Wäre der Abend repräsentativ für die deutsche „Blogosphäre“, so befasste sie sich vornehmlich mit zwei Themen: Der ersten eigenen Wohnung im Falle männlicher Autorenschaft und dem Shopping in den Galeries Lafayettes bei den Bloggerinnen. Don Alphonso, dessen Weblogs an manchen Tagen wie die Fortsetzung von dotcomtod mit anderen Mitteln erscheinen, kümmerte sich kulturhistorisch unterfüttert um alte und neue Internetblasen. Thomas Knüwer bot seine Blogonovela dar, die „kleine PR-Agentur am Rande der Stadt“, und Don Dahlmann lieferte als Kontrapunkt zu Fäkal- und Gewaltgeschichten die Blogpost-Vorlage für die prüde Verwandtschaft. Beim Handelsblatt gibt es die mitgeschnittene Premiere häppchenweise zum Nachhören.

Im Anschluss strömten alle wieder ins Foyer, wo unter Palmen das Buffet wartete. Und so bekamen die hungrigen Blogger wenigstens einmal in der Woche eine warme Mahlzeit. Die Fürsorge der Wirtschaftszeitung, der freie Eintritt, das Buffet und die Getränke auf Rechnung des Verlages waren nur klug. Blogger müssen sich schließlich nicht als Journalisten verstehen, um gute Presse zu liefern. Das Gespür für die „Szene“ kann man dem Handelsblatt jedoch nicht absprechen. Knüwers Weblog Indiskretion Ehrensache zählte im Januar 70.000 Seitenaufrufe. Die Auswahl der Lesenden kam an, nur wenige jammerten darüber, dass bei solchen Veranstaltungen immer die gleichen Blogger läsen. Die Auswahl, am literarischen Schaffen und Feilen orientiert, hilft zudem bei der Scheindebatte „Blogs versus Journalismus“, denn sie zeigt: Blogs sind zunächst ein Medium. Sie können vieles transportieren; Teenage Angst, Imagepflege eines CEOs oder auch druckwerte Prosa wie in diesen Fällen.

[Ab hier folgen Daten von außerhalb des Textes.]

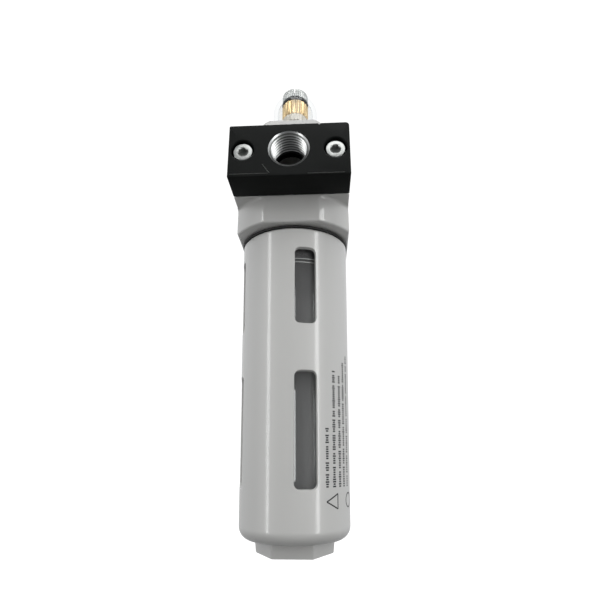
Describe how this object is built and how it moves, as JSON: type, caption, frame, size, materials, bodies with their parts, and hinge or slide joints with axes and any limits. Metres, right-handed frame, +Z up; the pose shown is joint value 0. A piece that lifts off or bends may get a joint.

Der eigentliche Erfolg der Veranstaltung liegt in der Entfernung von diesen Scheindebatten. Es war eine Lesung. Die Autoren schreiben keine Bücher, sondern Blogs voll. Ihr Businessmodell ist an diesem Abend keines, auf das Problogger oder PRblogger setzen, sondern ein recht traditionelles: Autorenlesung gegen Kohle, Kost und Logis. Die andere Wahrheit ist, dass das Handelsblatt sich kaum so ins Zeug gelegt hätte, wenn die Texte nicht unter antville.org und twoday.net, sondern bei KiWi und Schwarzkopf erschienen wären. Selbstverständlich spielt der Rummel um Blogs eine Rolle. Aber auch das hilft, den getrübten Blick zu klären. Es lässt sich nüchtern betrachten.

Die Bloggeria blieb noch eine Weile, der Weißwein ging bei „Gino’s“ zur Neige. Die Kostenstelle von Online-Redaktionsleiter Julius Endert wurde, so scheint’s, dennoch nicht überstrapaziert, denn Thomas Knüwer spricht schon von einer Fortsetzung.